To do> Return, unaltered, every line from the beginning of the material below up to and including the one with "shoots.append((end - tip_ahead".

Input records>
+===+
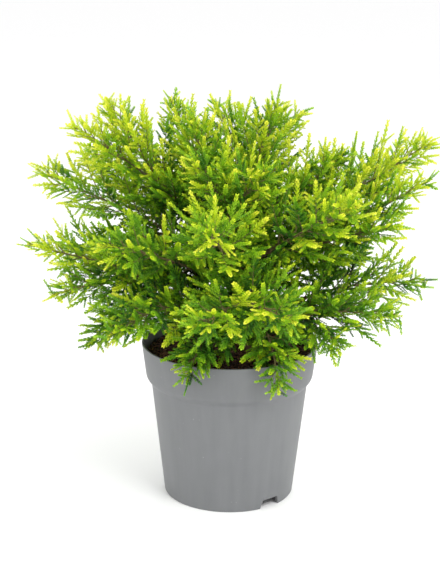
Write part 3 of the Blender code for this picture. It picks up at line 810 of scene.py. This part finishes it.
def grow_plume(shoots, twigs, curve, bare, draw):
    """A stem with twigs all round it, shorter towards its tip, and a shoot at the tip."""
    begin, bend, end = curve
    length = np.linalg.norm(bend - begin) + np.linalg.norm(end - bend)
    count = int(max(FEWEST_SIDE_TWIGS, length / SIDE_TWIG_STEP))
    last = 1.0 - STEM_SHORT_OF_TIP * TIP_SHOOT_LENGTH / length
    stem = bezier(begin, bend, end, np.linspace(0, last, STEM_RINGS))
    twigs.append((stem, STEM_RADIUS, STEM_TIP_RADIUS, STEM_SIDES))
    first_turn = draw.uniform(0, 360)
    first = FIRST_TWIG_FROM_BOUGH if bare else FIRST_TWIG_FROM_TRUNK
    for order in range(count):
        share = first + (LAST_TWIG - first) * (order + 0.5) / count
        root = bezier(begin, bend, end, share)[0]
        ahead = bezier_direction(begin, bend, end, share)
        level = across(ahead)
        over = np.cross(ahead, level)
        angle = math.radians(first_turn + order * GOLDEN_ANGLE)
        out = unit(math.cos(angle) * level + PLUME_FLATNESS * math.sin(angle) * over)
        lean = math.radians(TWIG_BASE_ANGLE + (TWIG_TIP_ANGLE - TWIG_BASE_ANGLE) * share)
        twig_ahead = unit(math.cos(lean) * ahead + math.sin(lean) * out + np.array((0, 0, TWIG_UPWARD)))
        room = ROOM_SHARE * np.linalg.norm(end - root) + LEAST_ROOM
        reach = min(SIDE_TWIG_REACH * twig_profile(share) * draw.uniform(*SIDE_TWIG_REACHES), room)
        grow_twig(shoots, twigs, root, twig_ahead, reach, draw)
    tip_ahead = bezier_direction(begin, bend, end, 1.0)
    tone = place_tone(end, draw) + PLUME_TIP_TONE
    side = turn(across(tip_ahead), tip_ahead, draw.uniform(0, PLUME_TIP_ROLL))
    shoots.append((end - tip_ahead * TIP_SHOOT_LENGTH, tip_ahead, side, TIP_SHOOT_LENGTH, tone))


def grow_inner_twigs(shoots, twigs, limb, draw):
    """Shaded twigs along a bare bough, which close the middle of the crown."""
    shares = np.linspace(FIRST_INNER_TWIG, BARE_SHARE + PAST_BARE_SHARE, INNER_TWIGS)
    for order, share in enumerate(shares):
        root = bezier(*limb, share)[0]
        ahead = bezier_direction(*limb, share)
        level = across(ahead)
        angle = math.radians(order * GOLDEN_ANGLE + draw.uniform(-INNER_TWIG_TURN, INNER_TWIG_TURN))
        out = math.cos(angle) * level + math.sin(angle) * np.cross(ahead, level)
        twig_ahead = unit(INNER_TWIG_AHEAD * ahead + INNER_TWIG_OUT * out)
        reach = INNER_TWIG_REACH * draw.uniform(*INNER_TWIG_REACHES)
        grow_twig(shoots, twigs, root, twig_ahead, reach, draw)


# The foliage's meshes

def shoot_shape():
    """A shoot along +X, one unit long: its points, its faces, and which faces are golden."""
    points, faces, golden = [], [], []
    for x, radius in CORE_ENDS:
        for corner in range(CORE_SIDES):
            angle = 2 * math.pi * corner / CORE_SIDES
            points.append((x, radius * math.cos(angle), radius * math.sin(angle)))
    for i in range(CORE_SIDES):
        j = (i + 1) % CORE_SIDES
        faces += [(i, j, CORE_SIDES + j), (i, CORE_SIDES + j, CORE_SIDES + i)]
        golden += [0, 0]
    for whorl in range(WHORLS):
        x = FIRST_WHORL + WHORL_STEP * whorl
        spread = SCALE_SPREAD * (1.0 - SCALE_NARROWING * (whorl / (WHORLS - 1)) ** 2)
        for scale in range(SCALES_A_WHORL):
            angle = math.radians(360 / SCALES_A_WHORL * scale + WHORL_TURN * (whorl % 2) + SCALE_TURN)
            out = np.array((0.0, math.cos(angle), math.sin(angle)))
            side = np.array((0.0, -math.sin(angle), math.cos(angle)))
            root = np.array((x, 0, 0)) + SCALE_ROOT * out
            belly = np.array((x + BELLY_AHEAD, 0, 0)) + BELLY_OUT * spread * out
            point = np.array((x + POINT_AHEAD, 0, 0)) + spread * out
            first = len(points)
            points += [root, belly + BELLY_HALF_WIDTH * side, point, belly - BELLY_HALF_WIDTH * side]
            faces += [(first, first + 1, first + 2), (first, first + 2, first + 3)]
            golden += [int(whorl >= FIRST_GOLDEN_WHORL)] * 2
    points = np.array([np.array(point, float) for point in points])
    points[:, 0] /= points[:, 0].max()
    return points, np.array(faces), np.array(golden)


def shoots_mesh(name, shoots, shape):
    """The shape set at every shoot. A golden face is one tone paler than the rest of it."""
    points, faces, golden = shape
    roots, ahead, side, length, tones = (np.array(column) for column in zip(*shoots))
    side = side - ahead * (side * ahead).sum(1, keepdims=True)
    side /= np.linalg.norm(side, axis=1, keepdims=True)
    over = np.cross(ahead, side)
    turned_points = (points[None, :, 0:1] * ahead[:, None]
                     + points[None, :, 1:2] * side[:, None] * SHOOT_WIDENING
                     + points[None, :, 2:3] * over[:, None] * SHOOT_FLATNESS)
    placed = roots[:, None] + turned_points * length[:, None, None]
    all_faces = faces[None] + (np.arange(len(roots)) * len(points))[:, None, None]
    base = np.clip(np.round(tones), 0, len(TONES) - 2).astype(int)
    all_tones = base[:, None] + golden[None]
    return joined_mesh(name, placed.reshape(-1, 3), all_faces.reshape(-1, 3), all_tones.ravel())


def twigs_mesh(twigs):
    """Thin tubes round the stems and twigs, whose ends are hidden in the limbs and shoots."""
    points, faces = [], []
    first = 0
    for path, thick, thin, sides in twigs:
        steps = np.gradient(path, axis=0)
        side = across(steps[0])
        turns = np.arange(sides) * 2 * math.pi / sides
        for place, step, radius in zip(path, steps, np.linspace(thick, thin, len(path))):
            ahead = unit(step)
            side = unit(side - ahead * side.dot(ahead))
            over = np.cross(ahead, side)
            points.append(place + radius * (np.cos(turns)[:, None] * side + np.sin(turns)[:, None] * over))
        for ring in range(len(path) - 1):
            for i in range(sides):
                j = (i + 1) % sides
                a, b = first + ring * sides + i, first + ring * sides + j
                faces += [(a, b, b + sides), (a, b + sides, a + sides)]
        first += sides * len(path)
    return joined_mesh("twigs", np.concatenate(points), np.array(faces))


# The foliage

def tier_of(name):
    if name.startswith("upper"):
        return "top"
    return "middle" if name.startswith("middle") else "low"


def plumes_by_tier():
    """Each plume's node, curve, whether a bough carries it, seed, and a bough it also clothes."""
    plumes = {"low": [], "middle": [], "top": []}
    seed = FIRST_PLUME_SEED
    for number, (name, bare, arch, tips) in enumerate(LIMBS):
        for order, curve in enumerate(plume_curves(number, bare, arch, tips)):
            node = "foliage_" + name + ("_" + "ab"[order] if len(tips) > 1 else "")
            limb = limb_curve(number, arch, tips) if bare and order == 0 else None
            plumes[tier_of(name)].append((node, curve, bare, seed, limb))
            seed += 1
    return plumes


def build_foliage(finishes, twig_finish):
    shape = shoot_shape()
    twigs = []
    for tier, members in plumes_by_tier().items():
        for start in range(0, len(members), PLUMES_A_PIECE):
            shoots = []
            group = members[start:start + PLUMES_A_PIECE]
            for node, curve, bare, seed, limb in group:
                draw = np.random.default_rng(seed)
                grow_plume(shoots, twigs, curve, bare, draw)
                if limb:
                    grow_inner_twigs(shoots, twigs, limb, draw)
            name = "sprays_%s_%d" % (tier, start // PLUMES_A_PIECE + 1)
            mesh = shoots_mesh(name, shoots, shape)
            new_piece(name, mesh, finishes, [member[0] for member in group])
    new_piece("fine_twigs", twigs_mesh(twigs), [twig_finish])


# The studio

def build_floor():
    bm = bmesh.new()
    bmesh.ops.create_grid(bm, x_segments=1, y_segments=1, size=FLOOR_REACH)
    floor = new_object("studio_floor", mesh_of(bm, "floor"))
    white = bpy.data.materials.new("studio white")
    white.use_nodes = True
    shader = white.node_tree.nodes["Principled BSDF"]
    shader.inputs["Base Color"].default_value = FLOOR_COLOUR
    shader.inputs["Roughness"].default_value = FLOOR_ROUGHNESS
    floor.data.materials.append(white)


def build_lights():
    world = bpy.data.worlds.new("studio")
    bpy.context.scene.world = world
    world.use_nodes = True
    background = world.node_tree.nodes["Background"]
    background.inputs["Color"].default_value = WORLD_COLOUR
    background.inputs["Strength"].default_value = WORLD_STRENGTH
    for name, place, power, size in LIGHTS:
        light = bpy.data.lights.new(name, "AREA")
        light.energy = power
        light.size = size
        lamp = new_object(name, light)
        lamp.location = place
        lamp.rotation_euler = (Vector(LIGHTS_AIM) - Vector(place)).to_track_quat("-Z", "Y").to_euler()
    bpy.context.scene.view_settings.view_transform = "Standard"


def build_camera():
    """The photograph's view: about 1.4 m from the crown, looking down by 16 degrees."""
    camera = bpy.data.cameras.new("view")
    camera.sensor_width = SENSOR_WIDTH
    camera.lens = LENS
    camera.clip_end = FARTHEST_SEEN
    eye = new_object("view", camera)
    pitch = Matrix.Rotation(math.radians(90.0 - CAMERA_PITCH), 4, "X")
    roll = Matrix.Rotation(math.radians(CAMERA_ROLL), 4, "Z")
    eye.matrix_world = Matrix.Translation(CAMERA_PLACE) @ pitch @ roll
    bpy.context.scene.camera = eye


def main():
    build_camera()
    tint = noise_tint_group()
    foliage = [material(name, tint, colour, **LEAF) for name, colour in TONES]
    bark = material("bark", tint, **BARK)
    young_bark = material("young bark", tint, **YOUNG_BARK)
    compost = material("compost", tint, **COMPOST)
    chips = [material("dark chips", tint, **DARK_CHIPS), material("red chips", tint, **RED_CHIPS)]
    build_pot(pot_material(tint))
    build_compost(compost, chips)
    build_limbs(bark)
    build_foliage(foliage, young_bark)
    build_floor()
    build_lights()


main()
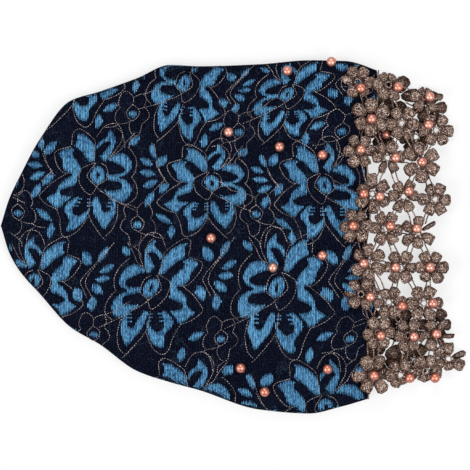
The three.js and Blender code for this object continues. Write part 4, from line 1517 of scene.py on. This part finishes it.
+===+
Result for this exercise>
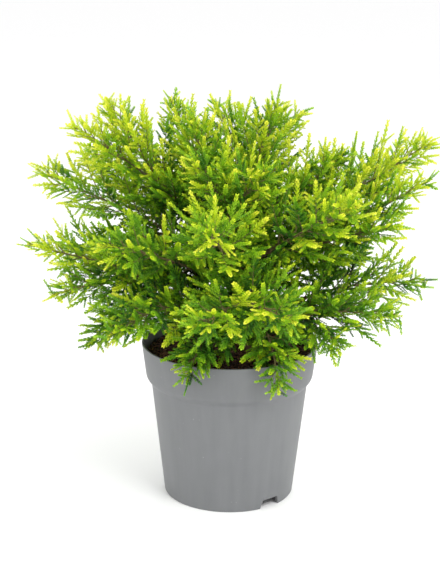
Write part 3 of the Blender code for this picture. It picks up at line 810 of scene.py. This part finishes it.
def grow_plume(shoots, twigs, curve, bare, draw):
    """A stem with twigs all round it, shorter towards its tip, and a shoot at the tip."""
    begin, bend, end = curve
    length = np.linalg.norm(bend - begin) + np.linalg.norm(end - bend)
    count = int(max(FEWEST_SIDE_TWIGS, length / SIDE_TWIG_STEP))
    last = 1.0 - STEM_SHORT_OF_TIP * TIP_SHOOT_LENGTH / length
    stem = bezier(begin, bend, end, np.linspace(0, last, STEM_RINGS))
    twigs.append((stem, STEM_RADIUS, STEM_TIP_RADIUS, STEM_SIDES))
    first_turn = draw.uniform(0, 360)
    first = FIRST_TWIG_FROM_BOUGH if bare else FIRST_TWIG_FROM_TRUNK
    for order in range(count):
        share = first + (LAST_TWIG - first) * (order + 0.5) / count
        root = bezier(begin, bend, end, share)[0]
        ahead = bezier_direction(begin, bend, end, share)
        level = across(ahead)
        over = np.cross(ahead, level)
        angle = math.radians(first_turn + order * GOLDEN_ANGLE)
        out = unit(math.cos(angle) * level + PLUME_FLATNESS * math.sin(angle) * over)
        lean = math.radians(TWIG_BASE_ANGLE + (TWIG_TIP_ANGLE - TWIG_BASE_ANGLE) * share)
        twig_ahead = unit(math.cos(lean) * ahead + math.sin(lean) * out + np.array((0, 0, TWIG_UPWARD)))
        room = ROOM_SHARE * np.linalg.norm(end - root) + LEAST_ROOM
        reach = min(SIDE_TWIG_REACH * twig_profile(share) * draw.uniform(*SIDE_TWIG_REACHES), room)
        grow_twig(shoots, twigs, root, twig_ahead, reach, draw)
    tip_ahead = bezier_direction(begin, bend, end, 1.0)
    tone = place_tone(end, draw) + PLUME_TIP_TONE
    side = turn(across(tip_ahead), tip_ahead, draw.uniform(0, PLUME_TIP_ROLL))
    shoots.append((end - tip_ahead * TIP_SHOOT_LENGTH, tip_ahead, side, TIP_SHOOT_LENGTH, tone))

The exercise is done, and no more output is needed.